Sunday, February 3, 2013

Chartering a New Course

Great discoverers of the past were successful in many cases if when they realized that the direction they were heading was leading towards danger or peril, they rechartered their course. Of course first you need the awareness that you are on a course that is perilous. And we have plenty of evidence that we are heading into more perilous waters with increased climatic disruptions, extreme inequality, accelerating uprisings of both fundamentalist believers and the oppressed.

Of course not everyone notices the signals, or denies they signal anything of significance. They are secure in their comfort with the status quo and assume that more of the same will make any necessary repairs to whatever minimal fractures in our society exist. For the most part, it is the latter that control the helm of our ship steering us towards our future. If we make enough noise to get their attention they may turn the ship slightly to avoid the most visible obstructions on our journey. But like many of the icebergs that are visible from the helm, most of the danger lies hidden beneath the surface.

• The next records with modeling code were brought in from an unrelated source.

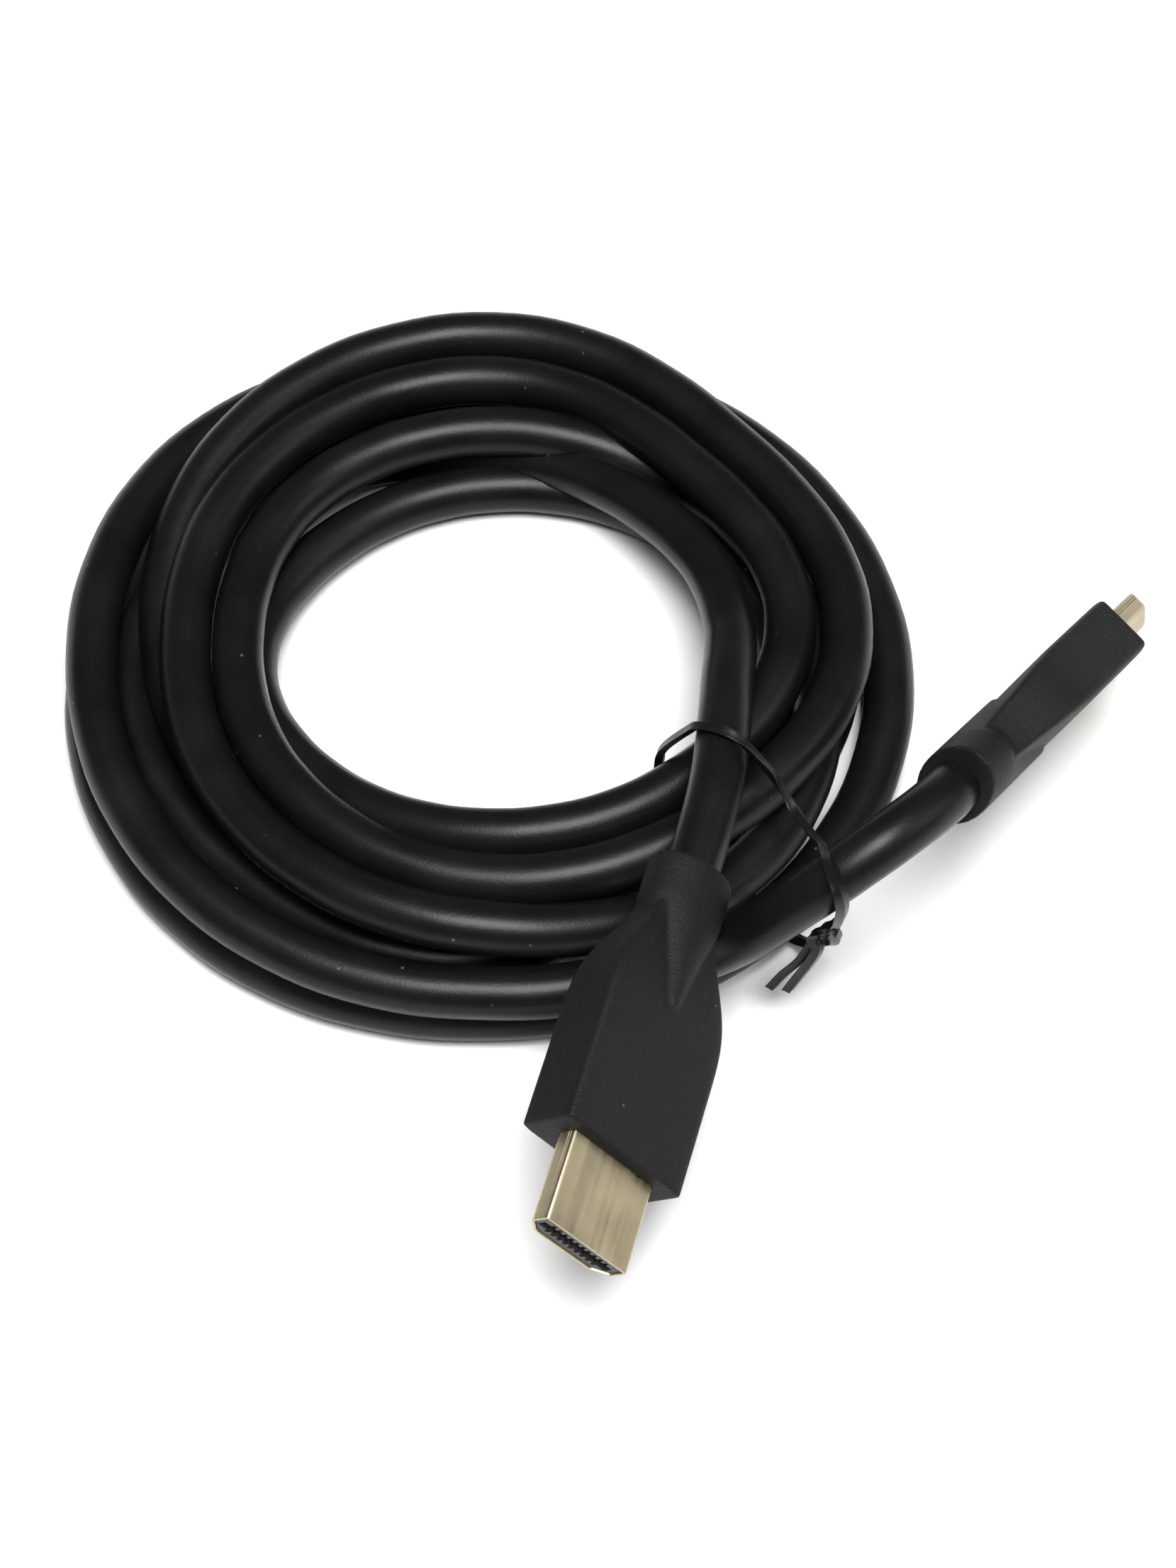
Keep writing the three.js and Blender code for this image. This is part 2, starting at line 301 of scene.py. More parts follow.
@dataclass(frozen=True)
class SkinFinish:
    """Black plastic: a clouded colour and gloss, a grain and a little dust."""

    name: str
    dark: Point
    light: Point
    rough: tuple[float, float]
    cloud_scale: float
    fine_scale: float
    broad_scale: float
    broad_share: float
    depth: float
    dust_scale: float = 700.0
    dust_amount: float = 0.03
    specular: float = 0.5

    def material(self, effects: Effects) -> bpy.types.Material:
        """Builds the finish.

        Args:
            effects: The shared node groups.

        Returns:
            The material.
        """
        material, graph, shader, place = start_material(self.name)
        clouds = {
            "Vector": place,
            "Scale": self.cloud_scale,
            "Dark": (*self.dark, 1.0),
            "Light": (*self.light, 1.0),
            "Rough Low": self.rough[0],
            "Rough High": self.rough[1],
        }
        cloud = graph.add("Group", clouds, node_tree=effects.clouding)
        specks = {
            "Vector": place,
            "Color": cloud.outputs["Color"],
            "Scale": self.dust_scale,
            "Amount": self.dust_amount,
        }
        dust = graph.add("Group", specks, node_tree=effects.dust)
        grains = {
            "Vector": place,
            "Fine Scale": self.fine_scale,
            "Broad Scale": self.broad_scale,
            "Broad Share": self.broad_share,
        }
        grain = graph.add("Group", grains, node_tree=effects.grain)
        relief = {"Height": grain.outputs["Height"], "Distance": self.depth, "Strength": 1.0}
        links = {
            "Base Color": dust.outputs["Color"],
            "Roughness": cloud.outputs["Roughness"],
            "Normal": graph.add("Bump", relief).outputs["Normal"],
        }
        wire(graph, shader, links)
        shader.inputs["Specular IOR Level"].default_value = self.specular
        return material


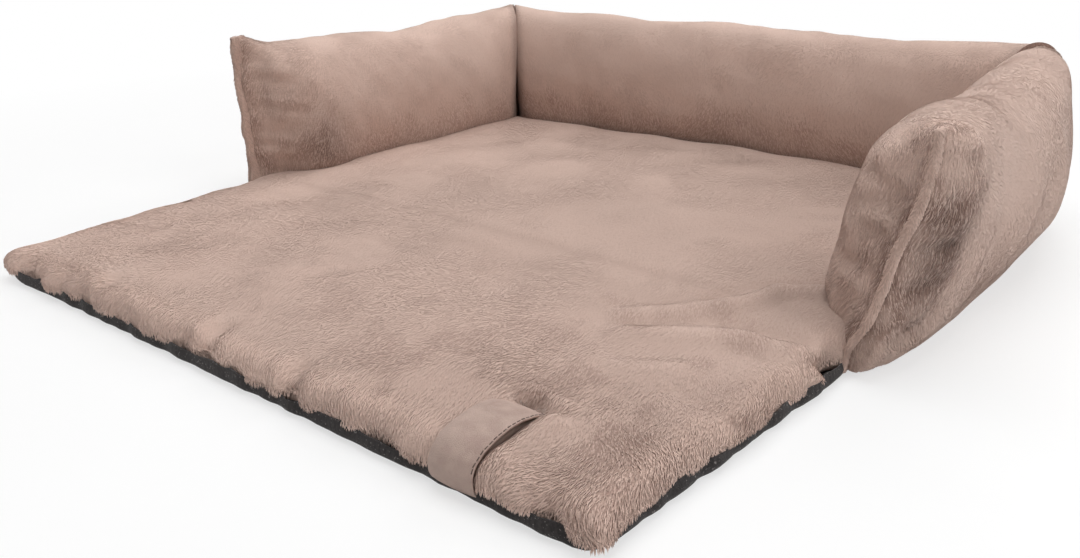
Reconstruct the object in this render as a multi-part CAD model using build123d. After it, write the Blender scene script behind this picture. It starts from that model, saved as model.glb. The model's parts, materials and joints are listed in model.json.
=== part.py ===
from build123d import *
import math
import os

# Dog sofa bed: a padded fur mat with a bolster along three sides and a front flap that folds.
# Millimetres, +Z up, origin under the middle of the bed, the open front faces -Y.

# Mat
flap_depth = 313
arm_setback = 30
mat_front_width = 820
mat_width = 868
seat_height = 45
seat_crown = 4
flap_height = 39
flap_crown = 4
edge_tuck = 6
edge_bulge_height = 22
edge_knee_run = 27
edge_knee_drop = 4
fold_wedge_slope = 46
fold_wedge_height = 22
fold_wedge_run = 64
base_cloth = 2.5
base_rim_height = 12
fur_wall = 6
fold_seam_radius = 2.5

# Bolster
arm_length = 575
arm_centre_x = 437
bolster_thickness = 124
bolster_height = 209
back_height = 214
bolster_wall = 5
bag_cloth = 1.2
foot_width_share = 0.55
widest_height_share = 0.45
shoulder_width_share = 0.72
shoulder_drop_share = 0.46
front_splay = 8
front_lean = 29
corner_pinch = 18
corner_thickness = 88
corner_height = 225
corner_seam = 1.6
corner_seam_inset = 2
corner_set_in = 21.5
welt_thickness = 5
welt_depth = 6

# Each arm station, from the front seam to the last one before the corner, as shares of the
# arm's length, thickness and height, the front splay and lean, the corner pinch and turn.
arm_station_shares = [
    (0.00, 0.065, 1.057, 1.0, 1.0, 0.0, 0.0),
    (0.03, 0.25, 1.050, 0.9, 0.9, 0.0, 0.0),
    (0.10, 0.62, 1.035, 0.6, 0.7, 0.0, 0.0),
    (0.25, 0.92, 1.015, 0.2, 0.35, 0.0, 0.0),
    (0.50, 1.00, 1.000, 0.0, 0.1, 0.0, 0.0),
    (0.78, 0.97, 1.018, 0.0, 0.0, 0.30, 0.0),
    (0.91, 0.87, 1.045, 0.0, 0.0, 0.70, 0.45),
]

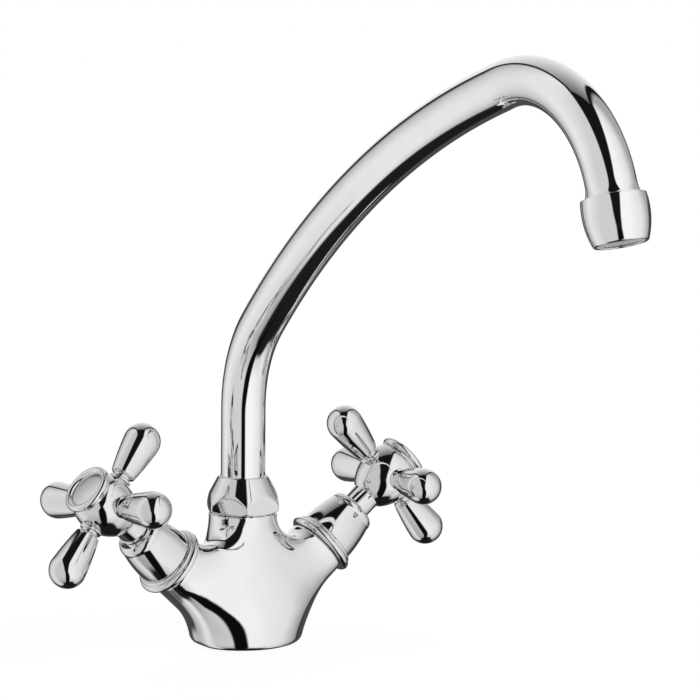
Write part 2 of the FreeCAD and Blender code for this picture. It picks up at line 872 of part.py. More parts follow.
def aerator_screen():
    """Round plate with holes in rows, clipped into the insert's lower end."""
    radius = insert_radius - insert_wall - thread_gap
    bottom = insert_bottom - screen_rise - screen_thickness
    plate = rod(radius, bottom, bottom + screen_thickness)
    reach = radius - screen_rim - screen_hole_radius
    rows = int(reach / (screen_pitch * math.sqrt(0.75)))
    holes = []
    for row in range(-rows, rows + 1):
        across = row * screen_pitch * math.sqrt(0.75)
        shift = (row % 2) * screen_pitch / 2
        columns = int(reach / screen_pitch) + 1
        for column in range(-columns, columns + 1):
            along = column * screen_pitch + shift
            if math.hypot(along, across) <= reach:
                hole = rod(screen_hole_radius, bottom - 1, bottom + screen_thickness + 1)
                hole.translate(Vector(along, across, 0))
                holes.append(hole)
    return at_outlet(plate.cut(holes))


# Files, one for each piece

def save_arm(side, name, rest_turn):
    save(name + "_valve_seat", on_arm(valve_seat(), side))
    save(name + "_valve_washer", on_arm(valve_washer(), side))
    save(name + "_washer_screw", on_arm(washer_screw(), side))
    save(name + "_plunger", on_arm(plunger(), side))
    save(name + "_bonnet", on_arm(bonnet(), side))
    save(name + "_bonnet_washer", on_arm(bonnet_washer(), side))
    save(name + "_spindle", on_arm(spindle(), side))
    save(name + "_spindle_seals", on_arm(spindle_seals(), side))
    save(name + "_spindle_clip", on_arm(spindle_clip(), side))
    save(name + "_trim_ring", on_arm(trim_ring(), side))
    save(name + "_arm_cover", on_arm(arm_cover(), side))
    save(name + "_handle_hub", handle_hub(side, rest_turn))
    save(name + "_handle_screw", on_arm(handle_screw(), side))
    save(name + "_cap_bezel", on_arm(cap_bezel(), side))
    save(name + "_handle_cap", on_arm(handle_cap(), side))
    for index in range(lobe_count):
        save(name + "_handle_lobe_" + str(index + 1), on_lobe(lobe(), side, rest_turn, index))


os.makedirs("parts", exist_ok=True)
save("body_casting", body_casting())
save("base_gasket", base_gasket())
save("spout_nut", spout_nut())
save("spout_slip_washer", spout_slip_washer())
save("spout_tube", spout_tube())
save("spout_spigot", spout_spigot())
save("spout_seals", spout_seals())
save("aerator_housing", aerator_housing())
save("aerator_washer", aerator_washer())
save("aerator_insert", aerator_insert())
save("aerator_screen", aerator_screen())
save_arm(HOT, "hot", hot_rest_turn)
save_arm(COLD, "cold", cold_rest_turn)
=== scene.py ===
# %% [markdown]
# A kitchen mixer tap, dressed for its portrait. The tap is one chromed casting that stands in
# one hole of a sink, with two cross handles on slanting arms and a long swan-necked spout.
# The CAD model gives every size and every joint. This script makes the smooth chromed
# surfaces that the eye sees, and hangs each one on the CAD body that it moves with.

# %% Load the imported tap
import math
from itertools import product

import bmesh
import bpy
import numpy as np
from mathutils import Matrix, Vector


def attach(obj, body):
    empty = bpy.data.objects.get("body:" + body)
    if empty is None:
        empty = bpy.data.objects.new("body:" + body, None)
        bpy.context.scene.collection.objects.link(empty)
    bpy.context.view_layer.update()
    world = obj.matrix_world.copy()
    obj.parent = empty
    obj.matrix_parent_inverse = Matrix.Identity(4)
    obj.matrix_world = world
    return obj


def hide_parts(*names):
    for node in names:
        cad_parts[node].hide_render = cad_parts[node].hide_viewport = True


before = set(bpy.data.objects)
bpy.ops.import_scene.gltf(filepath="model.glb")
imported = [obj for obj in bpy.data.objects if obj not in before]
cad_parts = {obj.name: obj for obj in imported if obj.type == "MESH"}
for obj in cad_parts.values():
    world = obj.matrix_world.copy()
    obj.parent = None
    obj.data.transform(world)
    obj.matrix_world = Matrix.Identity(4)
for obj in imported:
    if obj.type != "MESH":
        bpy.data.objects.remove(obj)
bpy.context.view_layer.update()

# %% [markdown]
# In Blender a shape or a camera is data, and an object puts the data into the scene. Every
# piece needs both, so one helper does it. A second one turns what modifiers and Geometry
# Nodes have made into a plain mesh, which can then be moved to its place point by point.
# A tap is drawn in millimetres and Blender counts in metres, so every size below is in
# millimetres, and is turned into metres only when a mesh is made.

# %% Objects and plain meshes
MM = 0.001


def place_object(name, data):
    """Object for some data, in the scene."""
    thing = bpy.data.objects.new(name, data)
    bpy.context.scene.collection.objects.link(thing)
    return thing


def plain_mesh(thing, name):
    """What an object's modifiers make of it, as a mesh of its own."""
    evaluated = thing.evaluated_get(bpy.context.evaluated_depsgraph_get())
    mesh = bpy.data.meshes.new_from_object(evaluated)
    mesh.name = name
    return mesh


# %% [markdown]
# The camera stands in front of the tap, a little to the hot side and a little above it. It
# is far away and its lens is long, as for a catalogue picture, so the upright lines stay
# upright. Its place is worked out from a few angles instead of being typed in as a matrix.

# %% The camera
camera_turn = math.radians(34.181)      # towards the hot side, from straight in front
camera_rise = math.radians(7.645)
camera_roll = math.radians(0.5598)
camera_distance = 1350.0
camera_aside = 44.57                    # of the lens from the body's axis
camera_above = 119.39
focal_pixels = 3267.08
picture_pixels = 700
sensor_width = 36.0
farthest_sight = 100                    # metres

towards_camera = Vector((
    -math.sin(camera_turn) * math.cos(camera_rise),
    -math.cos(camera_turn) * math.cos(camera_rise),
    math.sin(camera_rise),
))
level_right = Vector((math.cos(camera_turn), -math.sin(camera_turn), 0))
level_up = towards_camera.cross(level_right)
right = math.cos(camera_roll) * level_right + math.sin(camera_roll) * level_up
up = towards_camera.cross(right)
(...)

A current example in Michigan is the direction of education. The dominant voices (governor, most of the legislature, corporate powers, mass media, etc.) offer solutions to the problem they see with education needing (take your pick) eithermore math and science, or more schools of choice, or more technology, or more virtual learning. The cacophony of these voices is startling. But here is a perfect example of a ship heading in the wrong direction. Those on the helm seem to believe that the purpose of education is to keep growing the economy and finding spots for enough laborers so that they can keep their comfort level at least at their current state, and that the current education system isn't doing that. If you believe in the infinite planet theory, as most neo-liberal economists do this system might have had some merit on a planet with a mere one or two billion inhabitants using appropriate technology. But the infinite planet theory has been pretty clearly debunked.

So if this isn't the direction education should be aiming at, what is education for facing 21st century realities? Well it's not that we haven't been offered some more reasonable alternatives. John Hannah, former MSU president, Chairman of the  U.S.Civil Rights Commission and many other governmental positions argued that "if there is one thing educators agree on,it  is that the primary purpose of education is to develop good citizens." If Hannah and other were right when he said this in 1962, was he considering citizenship as limited by nation-state? Or was he a forerunner of thinking of our need to become citizens of one finite planet - one human family.
 
Sir Ken Robinson, a world leading educational expert, has given a systems view of  Changing Educational Paradigms that should be viewed and discussed before any further resources are devoted to addressing what we need education to do. Robinson's insights clearly lead to thinking about a redesign of education. Fortunately, we have an architecture for education for global citizenship well crafted in the Earth Charter. We have practitioners, scholars, authors, teachers, and citizens offering us signposts along a possible way. But our mass media and those at the helm are either unaware or oblivious to these possibilities.

Tom Atlee, author and deliberative democracy leader, recently offered up some pearls of wisdom that link the possibilities of a better future with an orientation that blends much of the wisdom emerging from the many struggling to find a better way forward. Those in leadership positions within our political, economic, and educational systems need to explore this growing body of knowledge and wisdom to help shape our common future. Each of us has a voice in this journey and we sit quietly at our own peril. All hands on deck if we want to turn this ship around.